▶ **WORK TO BE COMPLETED**
Write out the listing in full, matching it word for word.
Start
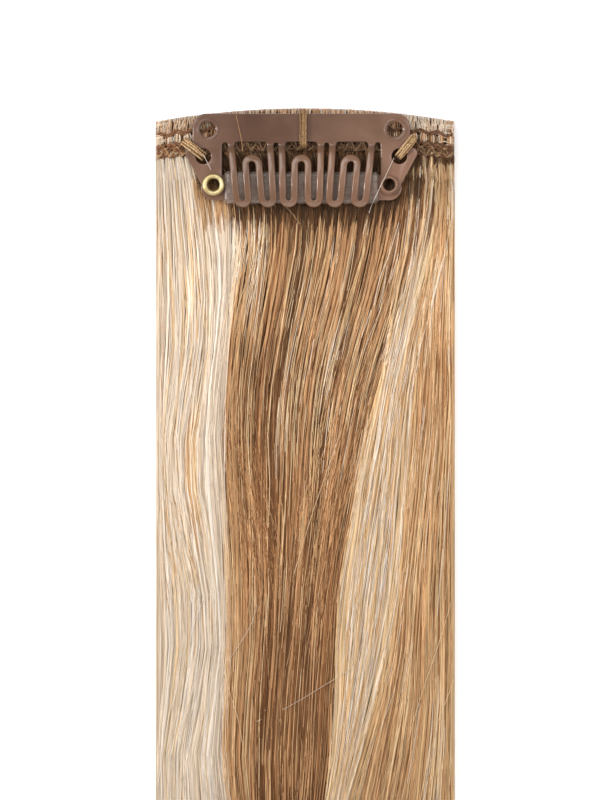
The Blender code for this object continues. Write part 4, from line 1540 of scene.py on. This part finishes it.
# Stray hairs: tone, points of the photograph and the height in millimetres over what lies under
STRAYS = (
    ("caramel", ((236, 115, 0.1), (238, 124, 0.25), (241, 138, 0.25), (243, 152, 0.1))),
    ("white_blond", ((203, 154, 0.1), (205, 158, 0.3), (208, 164, 0.4), (211, 170, 0.1))),
    ("white_blond", ((394, 158, 0.1), (388, 171, 0.2), (376, 196, 0.15), (370, 210, 0.2), (363, 234, 0.1))),
    ("gold", ((284, 205, 0.1), (291, 212, 0.4), (300, 224, 0.1))),
    ("cream", ((256, 722, 0.1), (290, 706, 0.32), (330, 682, 0.3), (352, 668, 0.1))),
    ("cream", ((257, 604, 0.1), (252, 622, 0.2), (241, 642, 0.25), (231, 657, 0.1))),
    ("beige", ((342, 428, 0.1), (326, 474, 0.3), (309, 524, 0.3), (294, 574, 0.1))),
    ("beige", ((454, 680, 0.1), (448, 696, 0.25), (438, 722, 0.1))),
    ("beige", ((452, 600, 0.1), (440, 640, 0.25), (420, 700, 0.2), (408, 742, 0.1))),
    ("white_blond", ((183, 640, 0.1), (176, 690, 0.15), (168, 720, 0.15), (157, 790, 0.1))),
    ("white_blond", ((203, 600, 0.1), (195, 620, 0.15), (190, 640, 0.15), (188, 668, 0.1))),
    ("beige", ((222, 652, 0.1), (229, 690, 0.2), (238, 720, 0.2), (243, 748, 0.1))),
    ("beige", ((262, 232, 0.1), (252, 268, 0.2), (240, 300, 0.2), (233, 330, 0.1))),
    ("white_blond", ((399, 222, 0.1), (390, 252, 0.2), (380, 278, 0.2), (374, 306, 0.1))),
)

# Points along a stray hair, its radius, and how far the ground is over the locks' surface
STRAY_POINTS = 40
STRAY_RADIUS = 0.000034
OVER_HAIR = 0.00014


def make_strays(tones):
    """Single hairs that have come loose over the rest."""
    names = sorted({row[0] for row in STRAYS})
    paths, tone = [], []
    for tone_name, points in STRAYS:
        rows = []
        for px, py, lift in points:
            x, y = float(at_x(px)), float(at_y(py))
            local_x, local_y = abs(x - CLIP_X), CLIP_TOP - y
            on_clip = local_x < CLIP_WIDTH / 2 and 0 < local_y < BAR_HEIGHT + COMB_REACH
            if on_clip and local_x < OPENING_HALF and local_y > BAR_HEIGHT:
                ground = SHEET_TOP + float(comb_rise(local_y - BAR_HEIGHT))
            elif on_clip:
                ground = SHEET_TOP
            elif y > HAIR_START:
                ground = WEFT_THICKNESS
            else:
                ground = float(hair_surface(np.array(x), np.array(y))) + OVER_HAIR
            rows.append((x, y, ground + lift * MM))
        paths.append(smooth_line(rows, STRAY_POINTS))
        tone.append(names.index(tone_name))
    strays = tubes("stray_hairs", paths, STRAY_RADIUS, [tones[n] for n in names], tone, sides=5)
    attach(strays, "clip")


# Camera, floor and light


def make_camera():
    """A long lens straight above, at the photograph's frame."""
    distance = 1.2
    data = bpy.data.cameras.new("camera")
    data.sensor_width = 36.0
    data.lens = data.sensor_width * distance / (FRAME_HEIGHT_PX * PIXEL)
    data.clip_start = 0.01
    data.clip_end = 10.0
    camera = new_object("camera", data)
    middle_x, middle_y = float(at_x(FRAME_WIDTH_PX / 2)), float(at_y(FRAME_HEIGHT_PX / 2))
    camera.location = (middle_x, middle_y, SHEET_LOW + distance)
    bpy.context.scene.camera = camera


def make_floor():
    """A plain pale floor under the hair."""
    mesh = bpy.data.meshes.new("floor")
    half = 1.5
    corners = [(-half, -half, 0), (half, -half, 0), (half, half, 0), (-half, half, 0)]
    mesh.from_pydata(corners, [], [(0, 1, 2, 3)])
    floor = new_object("floor", mesh)
    floor.location.z = -0.00002
    pale, white = (0.92, 0.92, 0.92, 1.0), (1.0, 1.0, 1.0, 1.0)
    made, _, _ = principled(
        "floor", Roughness=0.9, Base_Color=pale, Specular_IOR_Level=0.1,
        Emission_Color=white, Emission_Strength=0.35,
    )
    mesh.materials.append(made)


# Softboxes: place, size, power in watts
LIGHTS = (
    ("key", (-0.28, 0.42, 0.80), 0.55, 4.1),
    ("fill", (0.45, 0.05, 0.75), 0.60, 2.4),
    ("left_strip", (-0.60, 0.02, 0.40), 0.14, 3.4),
    ("low_front", (0.05, -0.60, 0.55), 0.50, 1.3),
)


def make_lights():
    """Soft studio light from four boxes and a pale surround."""
    for name, place, size, power in LIGHTS:
        data = bpy.data.lights.new(name, "AREA")
        data.shape = "SQUARE"
        data.size = size
        data.energy = power
        light = new_object(name, data)
        light.location = place
        light.rotation_euler = Vector(place).to_track_quat("Z", "Y").to_euler()
    world = bpy.data.worlds.new("studio")
    world.use_nodes = True
    set_inputs(world.node_tree.nodes["Background"], Color=(1.0, 0.99, 0.97, 1.0), Strength=0.30)
    bpy.context.scene.world = world


def main():
    """Build every piece of the scene."""
    bpy.context.scene.view_settings.view_transform = "Standard"
    make_camera()
    make_floor()
    make_lights()

    # Painted light and shade on the paint: darker at the bar's top and to the left, lighter to the right
    # and down the ears, the comb lit much brighter than the bar
    upper = ((ROOT_Y - 0.0005, 1.08), (ROOT_Y + 0.0004, 1.02), (CLIP_TOP, 0.94))
    across = (
        (-0.017, 0.84), (-0.0135, 0.86), (-0.008, (0.50, 0.40, 0.32)),
        (0.0, (0.77, 0.73, 0.70)), (0.012, 1.06), (0.017, 1.16),
    )
    comb_across = (
        (-0.011, (0.55, 0.52, 0.44)), (-0.004, (0.58, 0.58, 0.54)),
        (0.002, (0.65, 0.63, 0.56)), (0.011, (0.71, 0.71, 0.68)),
    )
    paint = paint_material("brown_paint", across, ((RIVET_Y - 0.0015, 1.30), *upper))
    comb_lit_paint = paint_material(
        "comb_lit_paint", comb_across, ((ROOT_Y - 0.0090, 1.78), (ROOT_Y - 0.0022, 1.72), *upper)
    )
    brass = brass_material()
    silicone = silicone_material()
    thread = thread_material("sewing_thread", (104, 74, 42), (184, 144, 98))
    dark_thread = thread_material("sewing_thread_dark", (86, 58, 32), (160, 122, 78))
    pale_thread = thread_material("sewing_thread_pale", (150, 114, 72), (224, 190, 142))
    rust = thread_material("rust_thread", (98, 56, 28), (178, 118, 70), True)
    tan_thread = thread_material("tan_thread", (142, 100, 62), (216, 172, 124), True)
    dark_row = thread_material("dark_row_thread", (78, 48, 28), (150, 102, 64), True)
    tones = {name: hair_material(name) for name in TONES}

    make_clip(paint, comb_lit_paint)
    make_crossbar(paint)
    make_sleeve(silicone)
    left_radius = (EYELET_HIGH.x - EYELET_LOW.x) / 2
    painted_radius = 0.00128
    make_eyelet("eyelet_ring_left", "eyelet_left", -1, left_radius, brass)
    make_eyelet("eyelet_ring_right", "eyelet_right", 1, painted_radius, paint)
    make_hole_rims(paint)
    make_threads([thread, dark_thread], [thread, pale_thread])
    make_weft_body(tones)
    make_weft_strands(tones)
    make_stitches(rust, tan_thread, dark_row)
    make_hair_body(tones)
    for number, row in enumerate(STREAMS):
        make_stream(number, row, tones)
    make_accents(tones)
    make_outside(tones)
    make_strays(tones)


main()
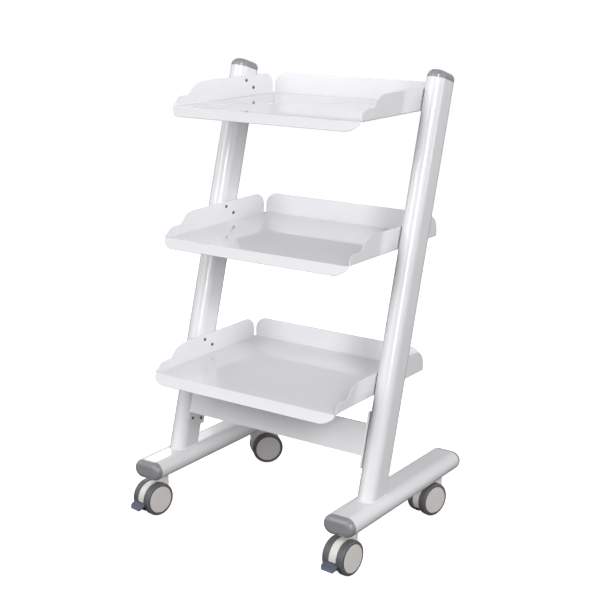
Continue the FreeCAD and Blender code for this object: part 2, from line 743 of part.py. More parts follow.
End
▶ **THE OUTPUT**
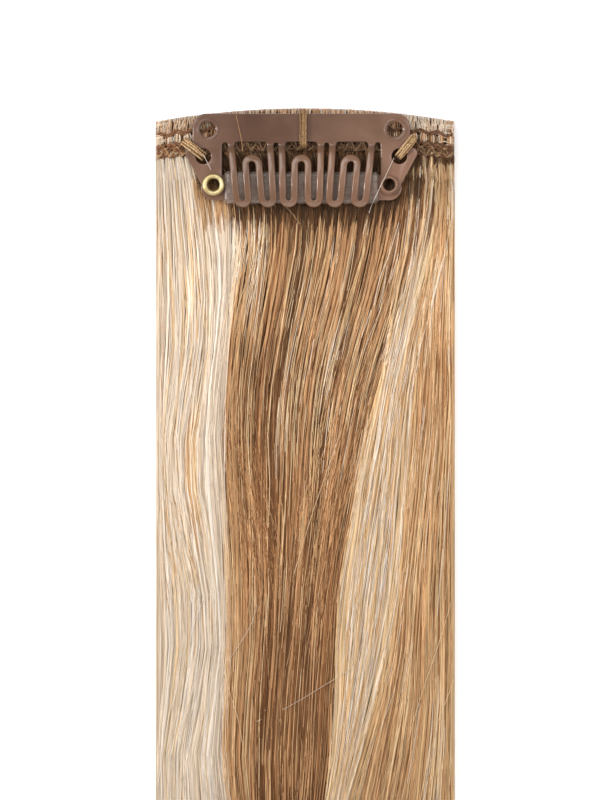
The Blender code for this object continues. Write part 4, from line 1540 of scene.py on. This part finishes it.
# Stray hairs: tone, points of the photograph and the height in millimetres over what lies under
STRAYS = (
    ("caramel", ((236, 115, 0.1), (238, 124, 0.25), (241, 138, 0.25), (243, 152, 0.1))),
    ("white_blond", ((203, 154, 0.1), (205, 158, 0.3), (208, 164, 0.4), (211, 170, 0.1))),
    ("white_blond", ((394, 158, 0.1), (388, 171, 0.2), (376, 196, 0.15), (370, 210, 0.2), (363, 234, 0.1))),
    ("gold", ((284, 205, 0.1), (291, 212, 0.4), (300, 224, 0.1))),
    ("cream", ((256, 722, 0.1), (290, 706, 0.32), (330, 682, 0.3), (352, 668, 0.1))),
    ("cream", ((257, 604, 0.1), (252, 622, 0.2), (241, 642, 0.25), (231, 657, 0.1))),
    ("beige", ((342, 428, 0.1), (326, 474, 0.3), (309, 524, 0.3), (294, 574, 0.1))),
    ("beige", ((454, 680, 0.1), (448, 696, 0.25), (438, 722, 0.1))),
    ("beige", ((452, 600, 0.1), (440, 640, 0.25), (420, 700, 0.2), (408, 742, 0.1))),
    ("white_blond", ((183, 640, 0.1), (176, 690, 0.15), (168, 720, 0.15), (157, 790, 0.1))),
    ("white_blond", ((203, 600, 0.1), (195, 620, 0.15), (190, 640, 0.15), (188, 668, 0.1))),
    ("beige", ((222, 652, 0.1), (229, 690, 0.2), (238, 720, 0.2), (243, 748, 0.1))),
    ("beige", ((262, 232, 0.1), (252, 268, 0.2), (240, 300, 0.2), (233, 330, 0.1))),
    ("white_blond", ((399, 222, 0.1), (390, 252, 0.2), (380, 278, 0.2), (374, 306, 0.1))),
)

# Points along a stray hair, its radius, and how far the ground is over the locks' surface
STRAY_POINTS = 40
STRAY_RADIUS = 0.000034
OVER_HAIR = 0.00014


def make_strays(tones):
    """Single hairs that have come loose over the rest."""
    names = sorted({row[0] for row in STRAYS})
    paths, tone = [], []
    for tone_name, points in STRAYS:
        rows = []
        for px, py, lift in points:
            x, y = float(at_x(px)), float(at_y(py))
            local_x, local_y = abs(x - CLIP_X), CLIP_TOP - y
            on_clip = local_x < CLIP_WIDTH / 2 and 0 < local_y < BAR_HEIGHT + COMB_REACH
            if on_clip and local_x < OPENING_HALF and local_y > BAR_HEIGHT:
                ground = SHEET_TOP + float(comb_rise(local_y - BAR_HEIGHT))
            elif on_clip:
                ground = SHEET_TOP
            elif y > HAIR_START:
                ground = WEFT_THICKNESS
            else:
                ground = float(hair_surface(np.array(x), np.array(y))) + OVER_HAIR
            rows.append((x, y, ground + lift * MM))
        paths.append(smooth_line(rows, STRAY_POINTS))
        tone.append(names.index(tone_name))
    strays = tubes("stray_hairs", paths, STRAY_RADIUS, [tones[n] for n in names], tone, sides=5)
    attach(strays, "clip")


# Camera, floor and light


def make_camera():
    """A long lens straight above, at the photograph's frame."""
    distance = 1.2
    data = bpy.data.cameras.new("camera")
    data.sensor_width = 36.0
    data.lens = data.sensor_width * distance / (FRAME_HEIGHT_PX * PIXEL)
    data.clip_start = 0.01
    data.clip_end = 10.0
    camera = new_object("camera", data)
    middle_x, middle_y = float(at_x(FRAME_WIDTH_PX / 2)), float(at_y(FRAME_HEIGHT_PX / 2))
    camera.location = (middle_x, middle_y, SHEET_LOW + distance)
    bpy.context.scene.camera = camera


def make_floor():
    """A plain pale floor under the hair."""
    mesh = bpy.data.meshes.new("floor")
    half = 1.5
    corners = [(-half, -half, 0), (half, -half, 0), (half, half, 0), (-half, half, 0)]
    mesh.from_pydata(corners, [], [(0, 1, 2, 3)])
    floor = new_object("floor", mesh)
    floor.location.z = -0.00002
    pale, white = (0.92, 0.92, 0.92, 1.0), (1.0, 1.0, 1.0, 1.0)
    made, _, _ = principled(
        "floor", Roughness=0.9, Base_Color=pale, Specular_IOR_Level=0.1,
        Emission_Color=white, Emission_Strength=0.35,
    )
    mesh.materials.append(made)


# Softboxes: place, size, power in watts
LIGHTS = (
    ("key", (-0.28, 0.42, 0.80), 0.55, 4.1),
    ("fill", (0.45, 0.05, 0.75), 0.60, 2.4),
    ("left_strip", (-0.60, 0.02, 0.40), 0.14, 3.4),
    ("low_front", (0.05, -0.60, 0.55), 0.50, 1.3),
)


def make_lights():
    """Soft studio light from four boxes and a pale surround."""
    for name, place, size, power in LIGHTS:
        data = bpy.data.lights.new(name, "AREA")
        data.shape = "SQUARE"
        data.size = size
        data.energy = power
        light = new_object(name, data)
        light.location = place
        light.rotation_euler = Vector(place).to_track_quat("Z", "Y").to_euler()
    world = bpy.data.worlds.new("studio")
    world.use_nodes = True
    set_inputs(world.node_tree.nodes["Background"], Color=(1.0, 0.99, 0.97, 1.0), Strength=0.30)
    bpy.context.scene.world = world


def main():
    """Build every piece of the scene."""
    bpy.context.scene.view_settings.view_transform = "Standard"
    make_camera()
    make_floor()
    make_lights()

    # Painted light and shade on the paint: darker at the bar's top and to the left, lighter to the right
    # and down the ears, the comb lit much brighter than the bar
    upper = ((ROOT_Y - 0.0005, 1.08), (ROOT_Y + 0.0004, 1.02), (CLIP_TOP, 0.94))
    across = (
        (-0.017, 0.84), (-0.0135, 0.86), (-0.008, (0.50, 0.40, 0.32)),
        (0.0, (0.77, 0.73, 0.70)), (0.012, 1.06), (0.017, 1.16),
    )
    comb_across = (
        (-0.011, (0.55, 0.52, 0.44)), (-0.004, (0.58, 0.58, 0.54)),
        (0.002, (0.65, 0.63, 0.56)), (0.011, (0.71, 0.71, 0.68)),
    )
    paint = paint_material("brown_paint", across, ((RIVET_Y - 0.0015, 1.30), *upper))
    comb_lit_paint = paint_material(
        "comb_lit_paint", comb_across, ((ROOT_Y - 0.0090, 1.78), (ROOT_Y - 0.0022, 1.72), *upper)
    )
    brass = brass_material()
    silicone = silicone_material()
    thread = thread_material("sewing_thread", (104, 74, 42), (184, 144, 98))
    dark_thread = thread_material("sewing_thread_dark", (86, 58, 32), (160, 122, 78))
    pale_thread = thread_material("sewing_thread_pale", (150, 114, 72), (224, 190, 142))
    rust = thread_material("rust_thread", (98, 56, 28), (178, 118, 70), True)
    tan_thread = thread_material("tan_thread", (142, 100, 62), (216, 172, 124), True)
    dark_row = thread_material("dark_row_thread", (78, 48, 28), (150, 102, 64), True)
    tones = {name: hair_material(name) for name in TONES}

    make_clip(paint, comb_lit_paint)
    make_crossbar(paint)
    make_sleeve(silicone)
    left_radius = (EYELET_HIGH.x - EYELET_LOW.x) / 2
    painted_radius = 0.00128
    make_eyelet("eyelet_ring_left", "eyelet_left", -1, left_radius, brass)
    make_eyelet("eyelet_ring_right", "eyelet_right", 1, painted_radius, paint)
    make_hole_rims(paint)
    make_threads([thread, dark_thread], [thread, pale_thread])
    make_weft_body(tones)
    make_weft_strands(tones)
    make_stitches(rust, tan_thread, dark_row)
    make_hair_body(tones)
    for number, row in enumerate(STREAMS):
        make_stream(number, row, tones)
    make_accents(tones)
    make_outside(tones)
    make_strays(tones)


main()
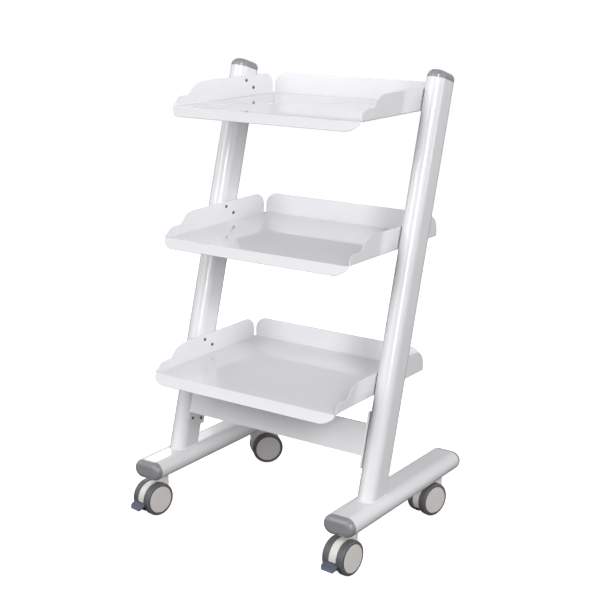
Continue the FreeCAD and Blender code for this object: part 2, from line 743 of part.py. More parts follow.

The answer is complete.